Mental health professionals 'must promote their work to commissioners'

By Lauren Higgs
Wednesday, July 6, 2011

The new president of the Royal College of Psychiatrists has urged child and adolescent mental health services (CAMHS) professionals to promote their work to GP commissioners and new health and wellbeing boards.

Professor Sue Bailey, who started her three-year term of office as president of the college last week, told CYP Now that CAMHS workers must use the NHS reforms to boost investment in child and adolescent mental health and embrace the public health agenda.

"CAMHS need to get out there and go and speak to the health and wellbeing boards and clinical commissioners about what they’re doing and what benefit it is for children at risk of developing a mental illness," she said. "They’ve got to talk about the great outcomes they achieve and why they are worth it. Every CAMHS team needs someone who is in on that clinical commissioning alongside GPs.

"We’ve got an irrefutable scientific argument for investment in CAMHS, in that half of lifetime mental illnesses start by the age of 14 and two-thirds by the age of 22."

One of Bailey’s key priorities during her term as president will be to protect psychiatric services from cuts.

"It is vital that services for people with mental illness are not eroded during this period of economic restraint," she explained. "We know that mental illness is associated with great risk of physical illness, and vice versa. Promoting mental health can bring great health, social and economic benefits across all sectors of society."

She said the college is planning to research the full extent of cuts to psychiatric posts in CAMHS, since current evidence on job losses is anecdotal.

"We are getting the sense that when professionals are coming to the end of their career, there is a now a tendency to put in locum posts and then if another person retires then two posts are just being replaced by one," she said. "We’re looking into doing some research to evidence that."

Another of Bailey’s presidential priorities will be to champion work with whole families, to improve the mental health and emotional wellbeing of both children and adults.

"I’d like to see mental health trusts working better across families in a way that makes sense to the families themselves, so mothers aren’t having to take children to different clinics," she said.

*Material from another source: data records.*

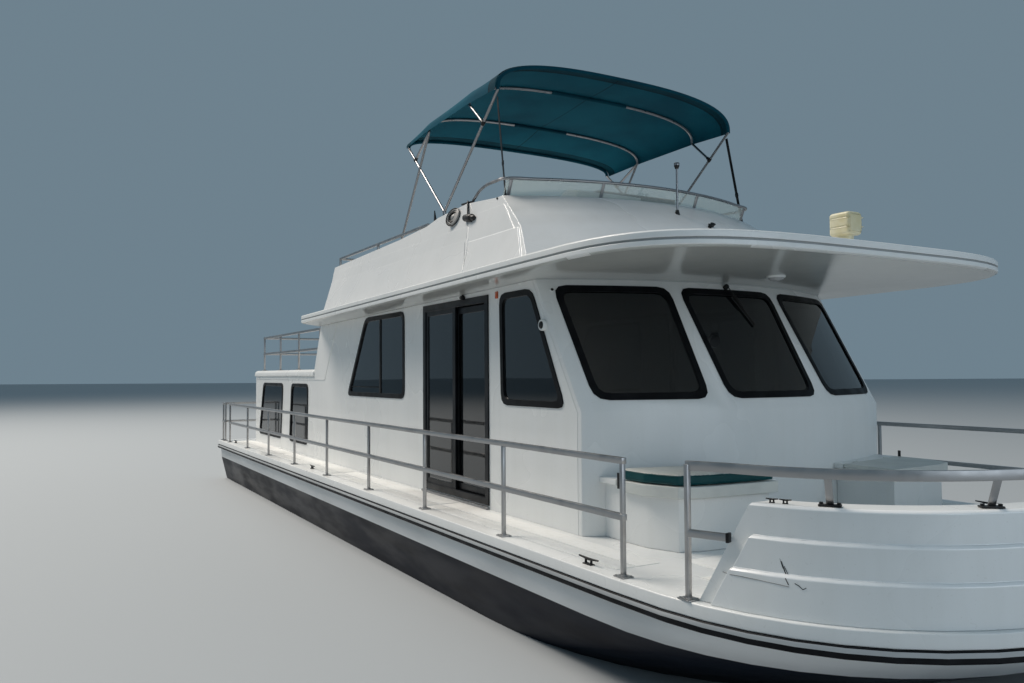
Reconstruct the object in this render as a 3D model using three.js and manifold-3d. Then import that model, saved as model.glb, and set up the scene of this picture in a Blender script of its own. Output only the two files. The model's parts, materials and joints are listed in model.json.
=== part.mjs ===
// A fibreglass houseboat with a flybridge, a cockpit in the bow and a low aft cabin.
// Millimetres. X runs forward, Y to port, Z up. Sizes are measured from the cabin's
// front corner (x = 0) and from the side deck (z = 0); the last lines move the whole
// boat so that its origin lies amidships on the water.

import * as THREE from 'three';
import { mergeVertices } from 'three/addons/utils/BufferGeometryUtils.js';
import Module from 'manifold-3d';

const wasm = await Module();
wasm.setup();

// Driving dimensions

const AMIDSHIPS = -3900;         // x of the origin, from the cabin's front corner
const DECK_HEIGHT = 680;         // side deck above the water
const SEAM = 0.3;                // gap between two pieces that touch
const SWING = 6;                 // clearance beside a moving piece

const HALF_BEAM = 2134;
const BOW_TIP = 2890;
const BOW_START = 1050;          // where the straight side turns into the bow
const BOW_POWER = 2.7;           // 2 would be an ellipse, more is blunter
const STERN = -10680;

const FLANGE = 75;               // height of the deck moulding's edge
const RUB_HEIGHT = 60;
const RUB_PROUD = 12;
const HULL_INSET = 38;
const TRANSOM = STERN + HULL_INSET;

const CABIN_HALF = 1606;
const WALL = 60;
const FRONT_BOW = 374;           // how far the front wall bulges ahead of its corners
const KNUCKLE = 870;             // height where the front wall starts to lean back
const LEAN = 0.606;              // millimetres back for each millimetre up
const CABIN_AFT = -10125;
const AFT_ROOF_UNDER = 1130;
const AFT_ROOF_TOP = 1226;
const BULKHEAD = -6560;          // aft face of the main cabin at the aft roof
const BULKHEAD_RAKE = 305;       // how far its top leans forward

const ROOF_UNDER = 1890;         // underside of the roof at x = 0
const ROOF_FALL = 0.012;         // the roof drops this much for each millimetre aft
const ROOF_THICK = 106;
const ROOF_HALF = 1970;
const ROOF_TIP = 1310;
const ROOF_START = -200;
const ROOF_POWER = 4;
const ROOF_AFT = -6400;

const COAMING_AFT = -6030;       // at its top; it leans forward going down
const COAMING_THICK = 110;
const FLY_BOW = 400;             // how far the flybridge front bulges
const COAMING_FRONT = -1400;     // x of the coaming's front corner at its top
const COAMING_FRONT_TOP = 2700;

const RAIL_Y = 2062;
const RAIL_TOP = 671;
const RAIL_TUBE = 36;
const POST_FIRST = 1059;
const POST_PITCH = 1387;
const GATE_POST = 1600;

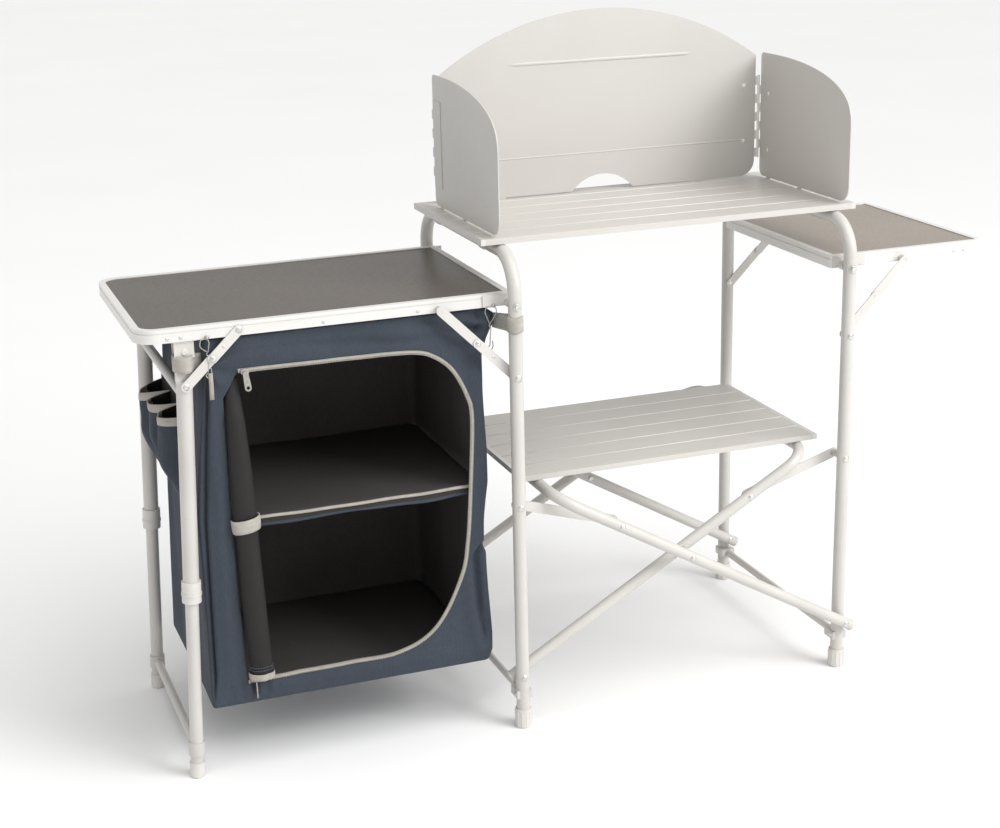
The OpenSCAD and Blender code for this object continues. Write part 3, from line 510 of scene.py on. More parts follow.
# How far the left side bulges out at the front, by height from the floor
LEFT_BULGE = ([0.004, 0.055, 0.169, 0.315, 0.409, 0.509], [0.002, 0.004, 0.009, 0.013, 0.008, 0.001])


def left_edge(z, y):
    return float(np.interp(z - FLOOR, *LEFT_BULGE)) * (1 - ease((y - FRONT) / 0.12))


def side_folds(y, z, seed):
    """How far a side stands out from its plane."""
    h = (z - FLOOR) / HEIGHT
    out = 0.0042 * rough_cloth(y, z, seed, 0.075, 0.3)
    return out * ease(h / 0.12) * ease((1 - h) / 0.1)


RIGHT_EDGE = ([0.0, 0.045, 0.141, 0.209, 0.244, 0.313, 0.373, 0.467, 0.525, 0.556, 0.577, 0.603],
              [0.005, 0.006, -0.001, -0.006, -0.004, 0.006, 0.006, 0.001, 0.001, 0.01, 0.021, 0.022])


def right_edge(z, y):
    """The right side's outline at the front, which dies away towards the back."""
    near = 1 - ease((y - FRONT) / 0.16) * (0.55 if z > ROOF - 0.06 else 1.0)
    return float(np.interp(z - FLOOR, *RIGHT_EDGE)) * near


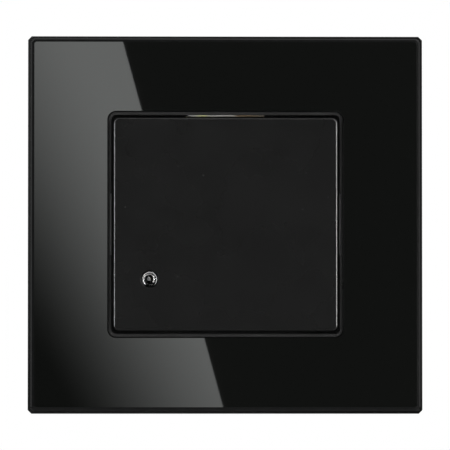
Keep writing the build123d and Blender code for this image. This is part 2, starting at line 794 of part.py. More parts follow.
def relay_yoke_piece():
    """Bent iron yoke with the coil's core riveted to it."""
    width = about(relay_z, relay_armature_width)
    upright = (coil_start - 0.2 - relay_yoke, coil_start - 0.2)
    yoke = block((upright[0], armature_x - 0.1), (yoke_front, yoke_back), width)
    yoke += block(upright, (yoke_front, coil_y + relay_coil_radius), width)
    return yoke + along_coil(relay_core_radius - 0.05, upright[0] + 0.1, core_end, coil_y)


def relay_armature_piece():
    """Hinged iron plate that the core pulls, with the moving contact at its free end."""
    width = about(relay_z, relay_armature_width)
    plate_x = (armature_x, armature_x + relay_armature)
    plate = block(plate_x, (yoke_front + 0.4, armature_end), width)
    button_start = armature_x - relay_contact_height
    return plate + along_coil(relay_contact_radius, button_start, armature_x + 0.1, contact_y)


def relay_contact():
    """Fixed contact: a blade beside the coil with an arm that reaches behind the armature's tip."""
    face = armature_x - relay_contact_height - relay_contact_gap
    blade_x = (face - relay_contact_height - relay_blade, face - relay_contact_height)
    side = relay_z - coil_flange_radius - 0.3
    upright = block(blade_x, (relay_base_back, armature_end), (side - relay_blade, side))
    arm_y = (contact_y - relay_contact_radius, armature_end)
    arm = block(blade_x, arm_y, (side - relay_blade, relay_z + relay_contact_radius))
    return upright + arm + along_coil(relay_contact_radius, blade_x[1] - 0.1, face, contact_y)


def transformer_core_piece():
    """Ferrite ring of the switching transformer, open to both sides of the winding."""
    y = (main_board_back + transformer_lift, main_board_back + transformer_height)
    thickness = about(transformer_z, transformer_length * 0.45)
    core = block(about(transformer_x, transformer_width), y, thickness)
    window_x = about(transformer_x, transformer_width - 2 * transformer_core)
    window_y = (y[0] + transformer_core, y[1] - transformer_core)
    return core - block(window_x, window_y, about(transformer_z, transformer_length))


def transformer_winding():
    """Taped winding on its bobbin, through the ferrite ring."""
    front = main_board_back + transformer_lift + transformer_core + 0.1
    back = main_board_back + transformer_height - transformer_core - 0.1
    width = transformer_width - 2 * transformer_core - 0.2
    length = about(transformer_z, transformer_length)
    winding = block(about(transformer_x, width), (front, back), length)
    return fillet(winding.edges().filter_by(Axis.Z), 0.8)


def transformer_feet():
    """Two bobbin feet between the winding and the board."""
    feet = []
    top = main_board_back + transformer_lift + transformer_core + 0.1
    for side in (-1, 1):
        foot_z = about(transformer_z + side * (transformer_length / 2 - transformer_foot), transformer_foot)
        feet.append(block(about(transformer_x, transformer_foot_width), (main_board_back, top), foot_z))
    return feet


def standing_can(radius, x, height):
    """Upright round capacitor on the main board."""
    return disc(radius, x, upper_row_z, main_board_back, main_board_back + height)


def filter_capacitors():
    """Two electrolytic capacitors."""
    return [
        standing_can(capacitor_radius, capacitor_x, capacitor_height),
        standing_can(small_capacitor_radius, small_capacitor_x, capacitor_height),
    ]


def suppressor_capacitor():
    """Boxed film capacitor across the mains."""
    depth = (main_board_back, main_board_back + suppressor_height)
    case = block(about(transformer_x, suppressor_length), depth, about(suppressor_z, suppressor_width))
    return fillet(case.edges().filter_by(Axis.Y), 0.6)


def fuse():
    """Round plug-in fuse."""
    return disc(fuse_radius, fuse_x, lower_row_z, main_board_back, main_board_back + fuse_height)


def varistor():
    """Disc varistor on edge, on its two legs."""
    centre = Pos(varistor_x, main_board_back + varistor_radius + 1.0, lower_row_z)
    body = centre * Rot(0, 90, 0) * Cylinder(varistor_radius, varistor_thickness)
    leg_x = about(varistor_x, varistor_leg)
    for side in (-1, 1):
        leg_z = about(lower_row_z + side * varistor_leg_pitch / 2, varistor_leg)
        body += block(leg_x, (main_board_back, main_board_back + 2.6), leg_z)
    return body


def choke():
    """Choke in a shrunk sleeve."""
    end = main_board_back + choke_height
    return disc(choke_radius, transformer_x, lower_row_z, main_board_back, end)


def write(name, piece):
    """Write one node; a list of pieces becomes one file with separate solids."""
    solids = piece if isinstance(piece, list) else [piece]
    bodies = [solid for one in solids for solid in one.solids()]
    export_step(bodies[0] if len(bodies) == 1 else Compound(bodies), f"parts/{name}.step")


os.makedirs("parts", exist_ok=True)
single_pieces = {
    "glass_panel": glass_panel,
    "glass_adhesive": glass_adhesive,
    "frame_carrier": frame_carrier,
    "cover_plate": cover_plate,
    "mounting_strap": mounting_strap,
    "cover_spring": cover_spring,
    "module_front": module_front,
    "module_housing": module_housing,
    "sensor_board": sensor_board,
    "main_board": main_board,
    "sensor_board_screws": sensor_board_screws,
    "main_board_screws": main_board_screws,
    "photo_sensor": photo_sensor,
    "photo_sensor_leads": photo_sensor_leads,
    "sensor_spacer": sensor_spacer,
    "trimmer_bodies": trimmer_bodies,
    "aerial_board": aerial_board,
    "aerial_parts": aerial_parts,
    "aerial_header": aerial_header,
    "board_link": board_link,
    "busbars": busbars,
    "relay_base": relay_base_piece,
    "relay_case": relay_case,
    "relay_coil": relay_coil,
    "relay_yoke": relay_yoke_piece,
    "relay_armature": relay_armature_piece,
    "relay_contact": relay_contact,
    "transformer_core": transformer_core_piece,
    "transformer_winding": transformer_winding,
    "transformer_feet": transformer_feet,
    "filter_capacitors": filter_capacitors,
    "suppressor_capacitor": suppressor_capacitor,
    "fuse": fuse,
    "varistor": varistor,
    "choke": choke,
}
for name, make in single_pieces.items():
    write(name, make())
for name, (x, z) in zip(trimmer_names, trimmer_places):
    write(f"trimmer_rotor_{name}", trimmer_rotor(x, z))
for name, x in zip(terminal_names, terminal_places):
    write(f"terminal_pole_{name}", terminal_pole(x))
    write(f"terminal_cage_{name}", terminal_cage(x))
    write(f"terminal_screw_{name}", terminal_screw(x))
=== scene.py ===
"""Finishes, small details, studio and camera for a flush motion sensor switch."""
import math

import bmesh
import bpy
import numpy as np
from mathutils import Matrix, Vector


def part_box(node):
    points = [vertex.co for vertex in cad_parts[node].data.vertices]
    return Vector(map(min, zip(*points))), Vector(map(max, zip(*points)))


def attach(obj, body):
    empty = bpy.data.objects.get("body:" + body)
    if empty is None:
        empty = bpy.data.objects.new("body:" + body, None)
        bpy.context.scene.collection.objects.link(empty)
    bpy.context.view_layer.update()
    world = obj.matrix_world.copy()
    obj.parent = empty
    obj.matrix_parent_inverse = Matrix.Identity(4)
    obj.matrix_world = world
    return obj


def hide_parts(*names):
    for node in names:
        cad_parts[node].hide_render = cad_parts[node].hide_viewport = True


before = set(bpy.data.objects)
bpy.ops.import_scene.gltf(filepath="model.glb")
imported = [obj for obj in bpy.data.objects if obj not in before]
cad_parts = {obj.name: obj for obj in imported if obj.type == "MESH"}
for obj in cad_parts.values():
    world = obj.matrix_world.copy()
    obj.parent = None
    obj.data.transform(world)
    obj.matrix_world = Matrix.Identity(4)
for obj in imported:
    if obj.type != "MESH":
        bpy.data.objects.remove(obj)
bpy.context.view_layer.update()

bl_info = {
    "name": "Motion sensor switch",
    "version": (1, 0, 0),
    "blender": (4, 5, 0),
    "location": "View3D > Sidebar > Switch",
    "description": "Dresses the switch model and sets up its studio",
    "category": "Object",
}

MM = 0.001
# The plane at the plate's face from which the distances of the camera and the lit card are measured.
VIEW_Y = -0.010


def linear(hex_colour):
    """Linear RGBA of an sRGB colour written as 0xRRGGBB."""
    parts = [((hex_colour >> shift) & 255) / 255 for shift in (16, 8, 0)]
    return [p / 12.92 if p <= 0.04045 else ((p + 0.055) / 1.055) ** 2.4 for p in parts] + [1.0]


def cells(size):
    """Texture scale that gives a pattern whose cells are size millimetres wide."""
    return 1 / (size * MM)


def add(tree, kind, inputs=None, **settings):
    """Add a node, set its properties, and give its inputs a value or a link from another node."""
    node = tree.nodes.new(kind)
    for name, value in settings.items():
        setattr(node, name, value)
    for name, value in (inputs or {}).items():
        if isinstance(value, bpy.types.NodeSocket):
            tree.links.new(value, node.inputs[name])
        else:
            node.inputs[name].default_value = value
    return node


def start(name, colour, roughness, metallic=0.0, **sockets):
    """A new material with one shader, and the tree, shader and object coordinates to build on."""
    material = bpy.data.materials.new(name)
    material.use_nodes = True
    tree = material.node_tree
    tree.nodes.clear()
    shader = add(tree, "ShaderNodeBsdfPrincipled", {
        "Base Color": colour, "Roughness": roughness, "Metallic": metallic,
        **{socket.replace("_", " "): value for socket, value in sockets.items()},
    })
    add(tree, "ShaderNodeOutputMaterial", {"Surface": shader.outputs["BSDF"]})
    place = add(tree, "ShaderNodeTexCoord").outputs["Object"]
    return material, tree, shader, place


def shades(tree, vector, size, dark, light):
    """Soft patches of two colours, size millimetres wide."""
    noise = add(tree, "ShaderNodeTexNoise", {"Vector": vector, "Scale": cells(size), "Detail": 3.0})
    spread = add(tree, "ShaderNodeMapRange", {
        "Value": noise.outputs["Fac"], "From Min": 0.35, "From Max": 0.65,
    })
    mix = add(tree, "ShaderNodeMix", {0: spread.outputs["Result"], 6: dark, 7: light}, data_type="RGBA")
    return mix.outputs[2]


def levels(tree, vector, size, lowest, highest):
    """Soft patches of a number between two levels, size millimetres wide."""
    noise = add(tree, "ShaderNodeTexNoise", {"Vector": vector, "Scale": cells(size), "Detail": 3.0})
    spread = add(tree, "ShaderNodeMapRange", {
        "Value": noise.outputs["Fac"], "From Min": 0.3, "From Max": 0.7,
        "To Min": lowest, "To Max": highest,
    })
    return spread.outputs["Result"]


def relief(tree, shader, height, depth):
    """Bump of depth millimetres from a height between 0 and 1."""
    bump = add(tree, "ShaderNodeBump", {"Height": height, "Distance": depth * MM})
    tree.links.new(bump.outputs["Normal"], shader.inputs["Normal"])


def specks(tree, vector, spacing, radius, share):
    """1 inside round specks, one for a share of the cells, elsewhere 0; sizes in millimetres."""
    dots = add(tree, "ShaderNodeTexVoronoi", {"Vector": vector, "Scale": cells(spacing)})
    near = add(tree, "ShaderNodeMapRange", {
        "Value": dots.outputs["Distance"], "From Min": radius / spacing, "From Max": 0.4 * radius / spacing,
    })
    pick = add(tree, "ShaderNodeSeparateColor", {"Color": dots.outputs["Color"]})
    few = add(tree, "ShaderNodeMath", {0: pick.outputs["Red"], 1: share}, operation="LESS_THAN")
    both = add(tree, "ShaderNodeMath", {
        0: near.outputs["Result"], 1: few.outputs["Value"],
    }, operation="MULTIPLY")
    return both.outputs["Value"]


def set_stops(ramp, stops):
    """Give a colour ramp its stops: each is a position and an sRGB colour."""
    elements = ramp.color_ramp.elements
    while len(elements) < len(stops):
        elements.new(0.5)
    for element, (position, colour) in zip(elements, stops):
        element.position = position
        element.color = linear(colour)


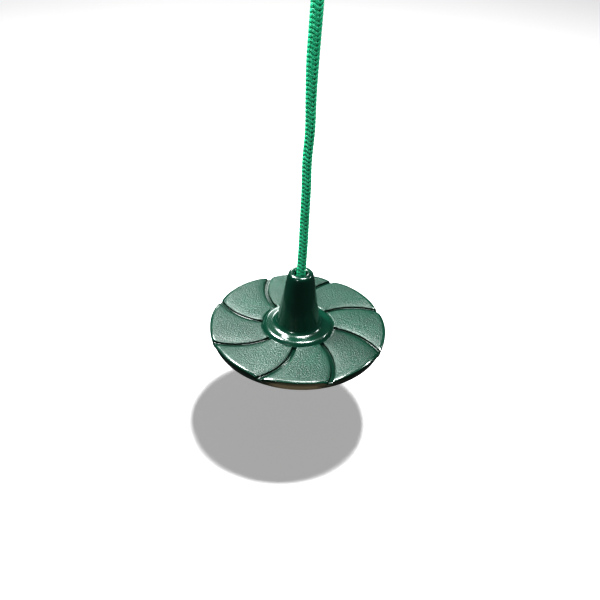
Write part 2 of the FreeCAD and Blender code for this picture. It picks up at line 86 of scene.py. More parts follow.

Bailey also hopes to use her presidency to highlight inequalities in health and social care for vulnerable groups, including children and people with learning disabilities and to promote the importance of research into mental illness and learning disability.

Bailey is consultant child and adolescent forensic psychiatrist in the Forensic Adolescent Consultation & Treatment Services (Facts) at Greater Manchester West Mental Health NHS Foundation Trust. She succeeds Professor Dinesh Bhugra, who became president of the college in 2008.